Along with weak-performing assets, growing regulatory costs also are driving consolidation. The Office of the Comptroller of the Currency, the Federal Reserve and FDIC are issuing new rules to bring U.S. banks in compliance with the international Basel III agreement. Anti-money laundering rules and laws such as the Bank Secrecy Act have raised the compliance stakes. Meanwhile, the 2010 Dodd-Frank financial regulatory law brings its own legion of rules. Dodd-Frank “makes everybody nervous,” says Benjamin C. Bishop Jr., chairman of Jacksonville-based investment banker Allen C. Ewing & Co.
In an irony not lost on community banks, new financial regulations that were aimed primarily at curbing the behemoths are hurting small-fry banks that lack the economies of scale to absorb the increased regulatory costs — software, for example, and a raft of other infrastructure, including compliance officers who can command six-figure salaries.
Andy Greenwalt, CEO of New Haven, Conn.-based Continuity Control, a bank compliance consulting firm, notes that large banks can comply with new regulations on a straightforward real estate loan in less than the eight hours of work the government estimated in writing the regulations. It’s taking small banks 32 hours to comply with the same mandates, however.

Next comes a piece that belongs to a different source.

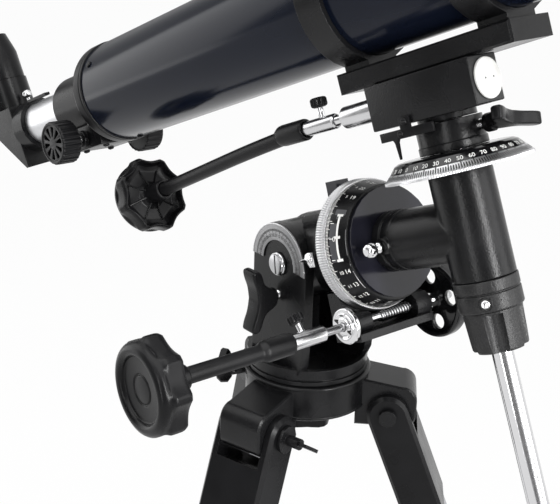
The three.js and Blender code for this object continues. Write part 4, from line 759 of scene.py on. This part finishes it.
def sleeveShape(low, high, inner, outer):
    return turned([(inner, low), (outer - 0.4, low), (outer, low + 0.5),
                   (outer, high - 0.9), (outer - 0.8, high),
                   (inner + 0.5, high), (inner, high - 0.4)], 72, 0.3)


thumbTurn = math.radians(25)
raThumb = along((-63, wormLine["n"], wormLine["z"]), (0, math.cos(thumbTurn), -math.sin(thumbTurn)))
piece("ra_sleeve_polished", [("satin", moved(sleeveShape(-84, -49.5, 2.8, 4.9), raLine))] + thumbScrew(raThumb),
      "polar", "ra_control", ["ra_sleeve"])

collarProfile = [(0, -149), (4.7, -149), (4.7, -97), (4.9, -95.4), (5.9, -93.6), (6.4, -92.2), (6.5, -90.6),
                 (6.5, -75), (6.1, -73.5), (5.2, -73.5), (5.2, -84.3), (0, -84.3)]
piece("ra_flexible_shaft", [("rubber", moved(turned(collarProfile, 72, 0.5), raLine))], "polar", "ra_control",
      ["ra_flex_shaft"])

knob = {"lobeDepth": 3.0, "lobes": 8, "steps": 192, "webs": 8}


def lobedRows(values, rows):
    result = []
    for reach, share, height in rounded(rows, 0.6, 2, math.pi * 2):
        row = []
        for k in range(values["steps"]):
            angle = 2 * math.pi * k / values["steps"]
            phase = abs((angle * values["lobes"] / (2 * math.pi) + 0.5) % 1 - 0.5)
            r = reach - values["lobeDepth"] * share * max(0, 1 - (phase / 0.42) ** 2)
            row.append(Vector((r * math.cos(angle), r * math.sin(angle), height)))
        result.append(row)
    return result


# Each row: reach, share of the lobes' depth, and height behind the face
knobRows = [(0.05, 0, -3.2), (7.4, 0, -3.2), (7.8, 0, -4.0), (8.5, 0, -4.0), (8.9, 0, -3.2), (17.7, 0, -3.2),
            (18.1, 0, -1.6), (18.8, 0, -0.7), (20.0, 0, -0.1), (21.8, 0, 0), (23.8, 0, -0.9), (25.2, 0, -2.8),
            (25.8, 0.15, -4.8), (26.6, 0.7, -6.0), (27.4, 1, -7.4), (27.5, 1, -9.0), (27.5, 1, -13.9),
            (27.1, 1, -16.0), (26.4, 1, -17.0), (25.7, 1, -17.2), (25.1, 1, -16.7), (24.6, 1, -15.4),
            (23.2, 0.8, -12.2), (18.5, 0.3, -10.4), (10, 0, -11.6), (7.8, 0, -13.6), (7, 0, -16),
            (7, 0, -28.7), (6.5, 0, -29.5), (5.3, 0, -29.5), (5.1, 0, -28.9), (5.1, 0, -24.2), (0.05, 0, -24.2)]


def knobParts(place):
    parts = [("plastic", moved(skinned(lobedRows(knob, knobRows)), place))]
    for i in range(knob["webs"]):
        web = extruded([(6.5, -15.4), (12, -12.6), (19.5, -11.3), (21.4, -10), (6.5, -9)], -0.5, 0.5, 0.2)
        turn = Matrix.Rotation(2 * math.pi * (i + 0.5) / knob["webs"], 4, "Z")
        stand = Matrix(((1, 0, 0), (0, 0, -1), (0, 1, 0))).to_4x4()
        parts.append(("plastic", moved(web, place @ turn @ stand)))
    return parts


raKnobPlace = raLine @ Matrix.Translation((0, 0, -173.3)) @ Matrix.Rotation(math.pi, 4, "X")
raKnobPlace = raKnobPlace @ Matrix.Rotation(math.radians(8), 4, "Z")
piece("ra_hand_knob", knobParts(raKnobPlace), "polar", "ra_control", ["ra_knob"], angle=60)

tilt = math.radians(5.3)
decKnobPlace = along((-275.2, -12, 60.5), (-math.cos(tilt), 0, -math.sin(tilt)), math.radians(12))
piece("dec_hand_knob", knobParts(decKnobPlace), "sight", "dec_knob", ["dec_knob"], angle=60)

wheel = {"holes": 4, "holeRadius": 4.75, "holeCircle": 14.5}
wheelRim = turned([(21.2, 38.2), (22.6, 38), (23.9, 38.5), (24.5, 40), (24.5, 45), (23.9, 46.5), (22.6, 47),
                   (21.2, 46.8)], 112, 0.6)
wheelHoles = [ringOutline(wheel["holeRadius"], 40, spot)
              for spot in ringOutline(wheel["holeCircle"], wheel["holes"])]
wheelWeb = plate([ringOutline(21.8, 96), *wheelHoles, ringOutline(4.2, 32)], 41, 44, 0.5)
wheelHub = turned([(2.8, 33), (4.4, 33), (5, 33.6), (5, 50.2), (4.2, 51), (2.8, 51)], 64, 0.4)
wheelCap = turned([(0, 50.6), (2.7, 50.6), (2.6, 52.2), (1.8, 53.2), (0, 53.5)], 40, 0.3)
wheelEdge = turned([(21.3, 46.7), (22.4, 46.95), (22.2, 46.5), (21.3, 46.2)], 112, 0.05)
piece("ra_hand_wheel_rimmed", [("glossBlack", moved(wheelWeb, raLine)), ("chrome", moved(wheelHub, raLine)),
                               ("glossBlack", moved(wheelRim, raLine)), ("chrome", moved(wheelCap, raLine)),
                               ("chrome", moved(wheelEdge, raLine))],
      "polar", "ra_control", ["ra_hand_wheel"])

# Declination sleeve, its flexible shaft and the worm's plain end
decThumb = along((-76.4, -14, 76), (0, 0, 1), 0.3)
decSleeve = [("satin", moved(sleeveShape(-98.6, -65.5, 3.15, 4.5), lineSight))]
piece("dec_sleeve_polished", decSleeve + thumbScrew(decThumb, base=3.3), "sight", "dec_control",
      ["dec_sleeve"])
decWormEnd = turned([(0, -84), (3, -84), (3, -59), (0, -59)], 48, 0.2, flatted(2.4))
decWormRest = turned([(0, -60), (3, -60), (3, 28), (0, 28)], 48, 0.2)
piece("dec_worm_rod", [("chrome", moved(decWormEnd, lineSight)), ("steel", moved(decWormRest, lineSight))],
      "sight", "dec_control", ["dec_worm"])
decRoute = smoothPath([(-99, -14, 75.6), (-112, -14, 74.8), (-150, -14, 72), (-195, -13.4, 67.9),
                       (-240, -12.2, 63.8), (-250.4, -12, 62.8)], 60)
decCollar = turned([(0, -116), (4.6, -116), (5.2, -114.8), (6.2, -112.8),
                    (6.5, -110.6), (6.5, -92.2), (6.1, -91),
                    (5, -91), (4.85, -91.6), (4.85, -98.9), (0, -98.9)], 72, 0.5)
piece("dec_flexible_shaft", [("rubber", swept(decRoute, 4.7, 40)), ("rubber", moved(decCollar, lineSight))],
      "sight", "sight", ["dec_flex_shaft"], angle=50)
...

The rising costs are raising the bar on what it takes to survive. Once, a Florida bank with $150 million to $200 million in assets could earn a good return for its investors. Now, with costs rising, some bankers say, viability takes about $1 billion in assets. Indeed, Florida Community President and COO Kent S. Ellert says that without a couple billion of dollars in assets, it’s hard to reap the economies of scale necessary to provide the kind of 20% return on equity investors want. “I just don’t think you can do it,” Ellert says. “I don’t think the cost structure allows you to get there.”